■ **Directions for this task**
Gather every line below where "positions" appears.

■ **Provided data**

%%

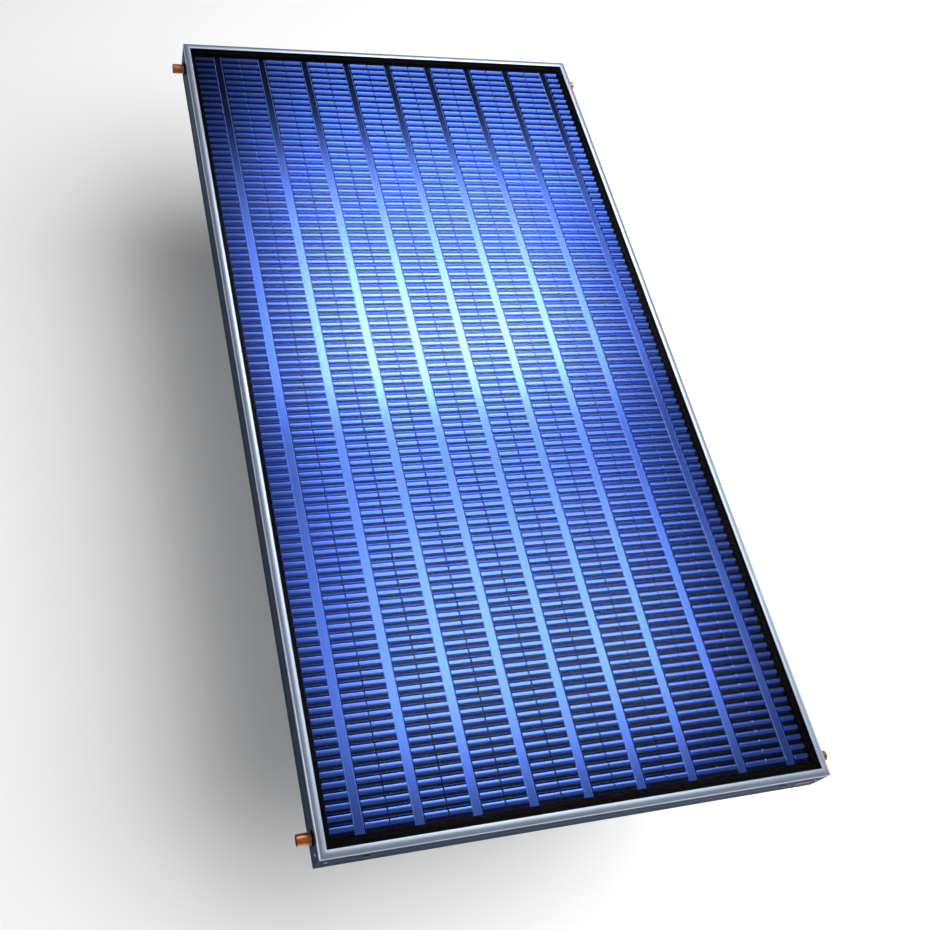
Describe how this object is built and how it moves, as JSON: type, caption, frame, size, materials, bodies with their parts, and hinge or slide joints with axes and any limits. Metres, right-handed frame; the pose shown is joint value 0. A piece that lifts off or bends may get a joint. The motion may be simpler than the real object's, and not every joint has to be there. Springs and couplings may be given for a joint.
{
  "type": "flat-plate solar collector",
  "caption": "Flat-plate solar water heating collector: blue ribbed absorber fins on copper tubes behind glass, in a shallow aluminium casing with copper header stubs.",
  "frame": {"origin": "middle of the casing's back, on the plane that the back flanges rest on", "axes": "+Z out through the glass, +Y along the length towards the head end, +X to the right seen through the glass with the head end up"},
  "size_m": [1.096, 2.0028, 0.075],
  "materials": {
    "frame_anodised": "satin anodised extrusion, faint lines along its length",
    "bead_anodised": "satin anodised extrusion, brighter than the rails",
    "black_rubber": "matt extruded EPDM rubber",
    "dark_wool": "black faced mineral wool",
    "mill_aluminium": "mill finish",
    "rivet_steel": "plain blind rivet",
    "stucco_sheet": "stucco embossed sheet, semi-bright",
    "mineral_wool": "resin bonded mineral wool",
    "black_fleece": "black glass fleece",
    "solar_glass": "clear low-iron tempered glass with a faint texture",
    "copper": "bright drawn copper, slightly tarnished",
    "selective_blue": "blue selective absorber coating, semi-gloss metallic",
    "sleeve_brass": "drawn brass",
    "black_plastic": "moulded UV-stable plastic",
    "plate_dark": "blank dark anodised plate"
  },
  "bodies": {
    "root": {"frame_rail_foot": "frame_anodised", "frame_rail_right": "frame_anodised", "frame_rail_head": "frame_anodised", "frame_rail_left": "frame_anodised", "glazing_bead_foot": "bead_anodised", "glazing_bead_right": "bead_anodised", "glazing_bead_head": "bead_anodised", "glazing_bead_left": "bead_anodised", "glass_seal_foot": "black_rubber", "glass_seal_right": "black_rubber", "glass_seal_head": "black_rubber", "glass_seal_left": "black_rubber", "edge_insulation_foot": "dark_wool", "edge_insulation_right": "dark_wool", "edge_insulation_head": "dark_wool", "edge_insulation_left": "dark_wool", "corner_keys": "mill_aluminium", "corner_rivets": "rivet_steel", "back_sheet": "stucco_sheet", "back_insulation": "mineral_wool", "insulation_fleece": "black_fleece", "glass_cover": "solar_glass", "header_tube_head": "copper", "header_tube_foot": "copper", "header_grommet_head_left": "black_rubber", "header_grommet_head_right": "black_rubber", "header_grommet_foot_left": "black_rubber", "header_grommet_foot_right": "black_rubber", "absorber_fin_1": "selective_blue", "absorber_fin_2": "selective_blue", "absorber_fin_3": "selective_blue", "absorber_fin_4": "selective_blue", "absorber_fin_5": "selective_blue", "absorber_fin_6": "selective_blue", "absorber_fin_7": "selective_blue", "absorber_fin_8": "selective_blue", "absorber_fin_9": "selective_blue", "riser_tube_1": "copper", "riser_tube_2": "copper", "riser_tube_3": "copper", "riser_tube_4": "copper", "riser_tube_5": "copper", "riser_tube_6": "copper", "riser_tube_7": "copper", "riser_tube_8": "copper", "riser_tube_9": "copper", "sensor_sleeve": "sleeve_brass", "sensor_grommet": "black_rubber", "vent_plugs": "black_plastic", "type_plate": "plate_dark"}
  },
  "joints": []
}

%%
%%

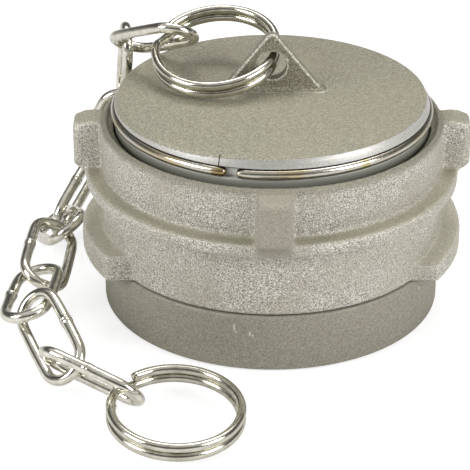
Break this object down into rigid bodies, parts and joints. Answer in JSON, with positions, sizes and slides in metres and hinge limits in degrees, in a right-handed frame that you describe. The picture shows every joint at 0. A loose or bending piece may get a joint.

%%
%%

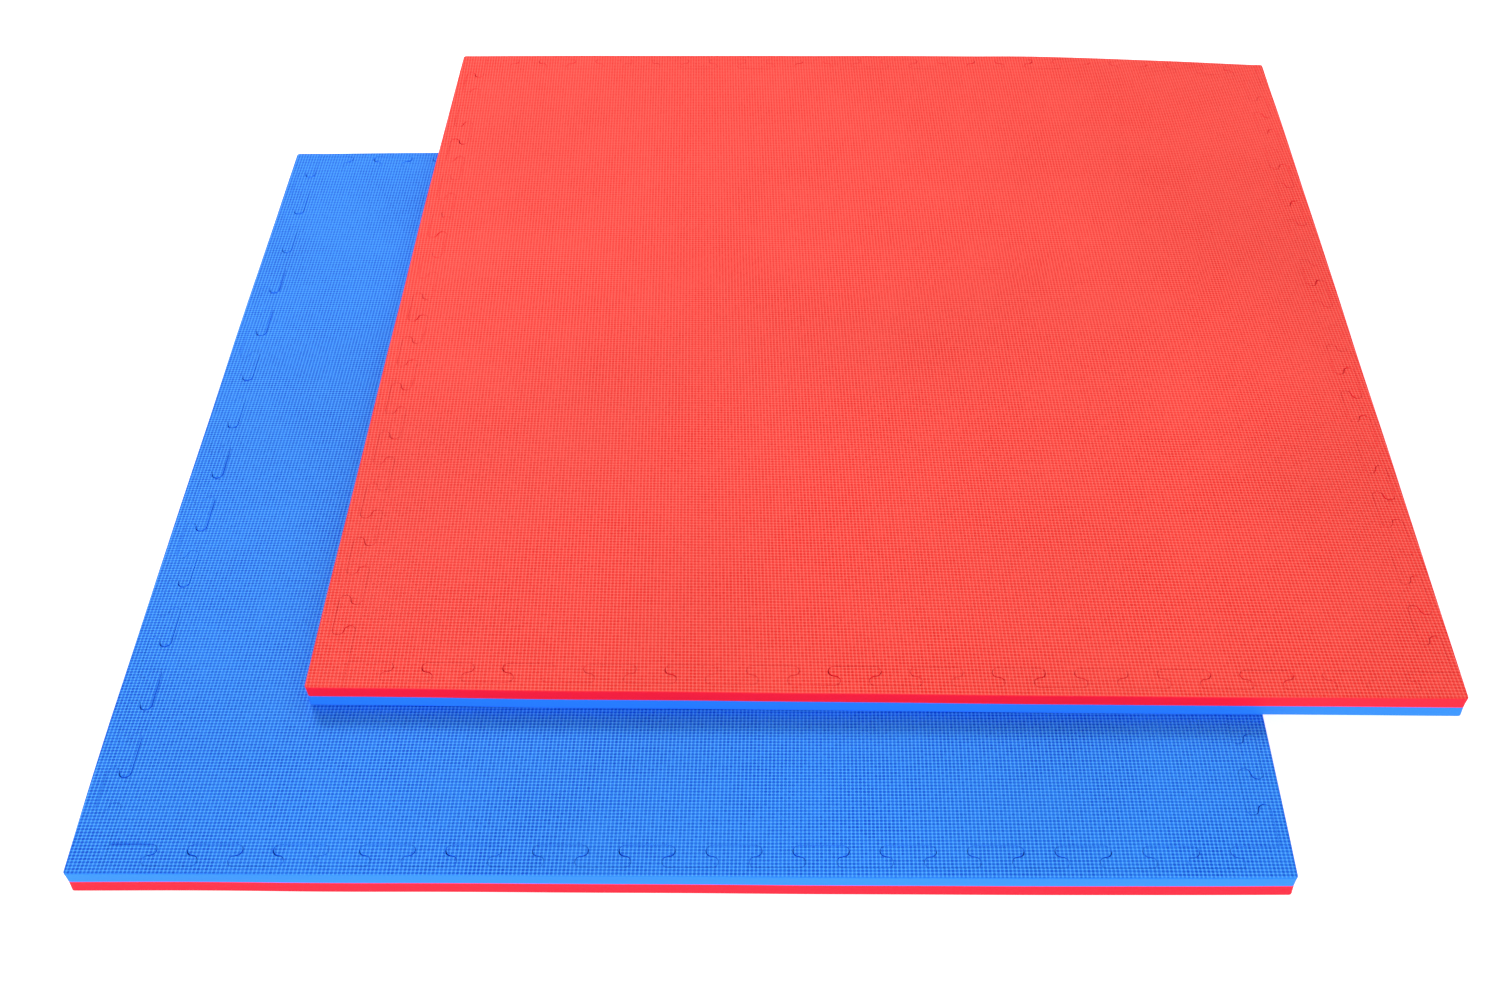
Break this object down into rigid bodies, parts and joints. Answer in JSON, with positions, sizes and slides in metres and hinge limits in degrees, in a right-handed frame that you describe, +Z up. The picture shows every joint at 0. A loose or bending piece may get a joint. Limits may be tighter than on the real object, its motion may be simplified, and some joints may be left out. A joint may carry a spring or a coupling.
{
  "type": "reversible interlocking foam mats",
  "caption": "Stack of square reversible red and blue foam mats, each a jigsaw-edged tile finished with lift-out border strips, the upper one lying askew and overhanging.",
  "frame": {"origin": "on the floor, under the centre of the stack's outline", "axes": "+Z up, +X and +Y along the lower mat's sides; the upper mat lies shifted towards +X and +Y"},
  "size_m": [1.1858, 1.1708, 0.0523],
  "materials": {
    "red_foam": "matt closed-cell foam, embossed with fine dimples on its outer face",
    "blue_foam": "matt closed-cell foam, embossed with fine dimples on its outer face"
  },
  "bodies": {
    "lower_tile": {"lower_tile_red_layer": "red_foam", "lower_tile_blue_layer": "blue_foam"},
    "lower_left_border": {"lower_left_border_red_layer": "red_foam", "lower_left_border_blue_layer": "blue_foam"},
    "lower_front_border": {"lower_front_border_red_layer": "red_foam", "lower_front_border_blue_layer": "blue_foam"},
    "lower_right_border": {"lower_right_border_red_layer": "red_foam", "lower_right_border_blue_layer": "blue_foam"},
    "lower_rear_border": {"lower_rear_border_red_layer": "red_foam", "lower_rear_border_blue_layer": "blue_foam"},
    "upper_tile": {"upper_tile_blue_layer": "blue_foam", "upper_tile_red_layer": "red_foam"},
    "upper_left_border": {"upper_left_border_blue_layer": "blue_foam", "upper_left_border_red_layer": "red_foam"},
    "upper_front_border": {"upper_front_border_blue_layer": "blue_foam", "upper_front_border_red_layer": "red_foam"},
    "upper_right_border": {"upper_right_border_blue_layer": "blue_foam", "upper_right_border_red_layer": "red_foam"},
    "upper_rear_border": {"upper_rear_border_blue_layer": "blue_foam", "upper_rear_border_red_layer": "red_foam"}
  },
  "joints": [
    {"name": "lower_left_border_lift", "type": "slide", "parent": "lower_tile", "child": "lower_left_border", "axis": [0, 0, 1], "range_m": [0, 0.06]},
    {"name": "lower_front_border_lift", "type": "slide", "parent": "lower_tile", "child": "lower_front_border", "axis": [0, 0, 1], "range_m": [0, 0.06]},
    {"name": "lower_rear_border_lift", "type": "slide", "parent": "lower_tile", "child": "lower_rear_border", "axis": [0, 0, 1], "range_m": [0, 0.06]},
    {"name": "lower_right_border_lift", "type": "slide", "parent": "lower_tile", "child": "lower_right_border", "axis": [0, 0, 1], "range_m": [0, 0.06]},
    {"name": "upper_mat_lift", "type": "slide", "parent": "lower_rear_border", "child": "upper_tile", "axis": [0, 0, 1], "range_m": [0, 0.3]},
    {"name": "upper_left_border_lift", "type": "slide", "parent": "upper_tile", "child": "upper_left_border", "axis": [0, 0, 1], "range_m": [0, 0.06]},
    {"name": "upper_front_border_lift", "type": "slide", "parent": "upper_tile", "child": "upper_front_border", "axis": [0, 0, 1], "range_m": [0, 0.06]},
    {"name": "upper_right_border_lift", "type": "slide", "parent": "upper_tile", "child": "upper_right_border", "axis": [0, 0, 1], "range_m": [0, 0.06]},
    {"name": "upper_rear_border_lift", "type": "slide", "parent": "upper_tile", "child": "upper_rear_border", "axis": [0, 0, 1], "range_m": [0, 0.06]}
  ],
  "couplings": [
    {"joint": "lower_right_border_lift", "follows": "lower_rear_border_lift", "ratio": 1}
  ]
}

%%

■ **Expected output**
Break this object down into rigid bodies, parts and joints. Answer in JSON, with positions, sizes and slides in metres and hinge limits in degrees, in a right-handed frame that you describe. The picture shows every joint at 0. A loose or bending piece may get a joint.
Break this object down into rigid bodies, parts and joints. Answer in JSON, with positions, sizes and slides in metres and hinge limits in degrees, in a right-handed frame that you describe, +Z up. The picture shows every joint at 0. A loose or bending piece may get a joint. Limits may be tighter than on the real object, its motion may be simplified, and some joints may be left out. A joint may carry a spring or a coupling.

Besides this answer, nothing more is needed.